• _Exercise directions_:
Every line of the material below must be repeated exactly.

• _Data segment_:

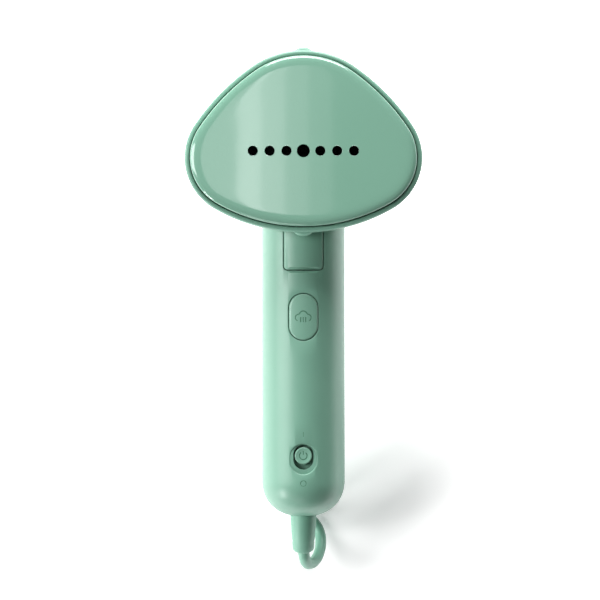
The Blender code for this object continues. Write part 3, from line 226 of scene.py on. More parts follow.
# Pad-printed ink at the bottom of a moulded mark: darker and duller than the plastic round it.
MARK_INK = surface("dark_mint_ink", ("4F7F6A", "4A7964"), (0.5, 0.6), grain=(0.5, 0.01))
# Painted shade for the steam holes and the chamber behind: near-black and matt, so that a hole looks deep.
HOLE_PAINTED_SHADE = surface("hole_painted_shade", ("101312", "0A0C0B"), (0.7, 0.85), grain=(0.5, 0.02))
# Flexible PVC of the strain relief, the cap and the plug: softer sheen than the ABS, and a slight skin.
MINT_VINYL = surface(
    "mint_flexible_pvc", ("72A48F", "6B9D88"), (0.42, 0.54), grain=(0.7, 0.014), cloud=12.0, IOR=1.52)
# Extruded PVC cord sheath: satin, with faint drawing lumps of a few millimetres.
CORD_SHEATH = surface(
    "mint_cord_sheath", ("74A691", "6B9D88"), (0.38, 0.5), grain=(2.2, 0.03), cloud=9.0, IOR=1.52)
# Clear copolyester tank, moulded with a smoky mint tint.
TANK_CLEAR = surface(
    "smoked_copolyester", ("A9CFC0", "A0C8B8"), (0.05, 0.12), grain=(4.0, 0.004), cloud=30.0,
    Transmission_Weight=0.92, IOR=1.54)
# Zinc-plated steel: grey-white metal with the cloudy bloom of passivated plating.
ZINC_STEEL = surface(
    "zinc_plated_steel", ("C4C7C8", "AEB1B2"), (0.25, 0.42), grain=(0.6, 0.008), cloud=5.0, Metallic=1.0)
# Red iron-oxide silicone, the usual heat-proof seal.
RED_SILICONE = surface("red_oxide_silicone", ("B4503C", "A64632"), (0.5, 0.65), grain=(0.8, 0.02), cloud=8.0)
# Milky translucent silicone hose.
CLEAR_SILICONE = surface(
    "milky_silicone", ("E8EAE6", "DADDD8"), (0.35, 0.5), grain=(1.0, 0.02), cloud=10.0, Subsurface_Weight=0.2)
# Glass-filled black nylon: dull, with fibre marks at the surface.
BLACK_NYLON = surface("glass_filled_nylon", ("2B2D2F", "1E2022"), (0.45, 0.65), grain=(0.5, 0.02), cloud=6.0)
# Glass-epoxy circuit board under green solder resist.
GREEN_BOARD = surface("green_solder_resist", ("2F6B45", "27603C"), (0.3, 0.42), grain=(0.8, 0.01), cloud=3.0)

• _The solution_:
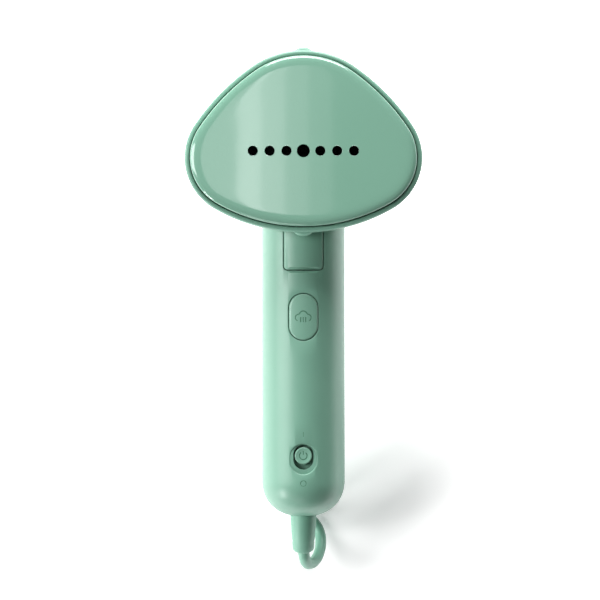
The Blender code for this object continues. Write part 3, from line 226 of scene.py on. More parts follow.
# Pad-printed ink at the bottom of a moulded mark: darker and duller than the plastic round it.
MARK_INK = surface("dark_mint_ink", ("4F7F6A", "4A7964"), (0.5, 0.6), grain=(0.5, 0.01))
# Painted shade for the steam holes and the chamber behind: near-black and matt, so that a hole looks deep.
HOLE_PAINTED_SHADE = surface("hole_painted_shade", ("101312", "0A0C0B"), (0.7, 0.85), grain=(0.5, 0.02))
# Flexible PVC of the strain relief, the cap and the plug: softer sheen than the ABS, and a slight skin.
MINT_VINYL = surface(
    "mint_flexible_pvc", ("72A48F", "6B9D88"), (0.42, 0.54), grain=(0.7, 0.014), cloud=12.0, IOR=1.52)
# Extruded PVC cord sheath: satin, with faint drawing lumps of a few millimetres.
CORD_SHEATH = surface(
    "mint_cord_sheath", ("74A691", "6B9D88"), (0.38, 0.5), grain=(2.2, 0.03), cloud=9.0, IOR=1.52)
# Clear copolyester tank, moulded with a smoky mint tint.
TANK_CLEAR = surface(
    "smoked_copolyester", ("A9CFC0", "A0C8B8"), (0.05, 0.12), grain=(4.0, 0.004), cloud=30.0,
    Transmission_Weight=0.92, IOR=1.54)
# Zinc-plated steel: grey-white metal with the cloudy bloom of passivated plating.
ZINC_STEEL = surface(
    "zinc_plated_steel", ("C4C7C8", "AEB1B2"), (0.25, 0.42), grain=(0.6, 0.008), cloud=5.0, Metallic=1.0)
# Red iron-oxide silicone, the usual heat-proof seal.
RED_SILICONE = surface("red_oxide_silicone", ("B4503C", "A64632"), (0.5, 0.65), grain=(0.8, 0.02), cloud=8.0)
# Milky translucent silicone hose.
CLEAR_SILICONE = surface(
    "milky_silicone", ("E8EAE6", "DADDD8"), (0.35, 0.5), grain=(1.0, 0.02), cloud=10.0, Subsurface_Weight=0.2)
# Glass-filled black nylon: dull, with fibre marks at the surface.
BLACK_NYLON = surface("glass_filled_nylon", ("2B2D2F", "1E2022"), (0.45, 0.65), grain=(0.5, 0.02), cloud=6.0)
# Glass-epoxy circuit board under green solder resist.
GREEN_BOARD = surface("green_solder_resist", ("2F6B45", "27603C"), (0.3, 0.42), grain=(0.8, 0.01), cloud=3.0)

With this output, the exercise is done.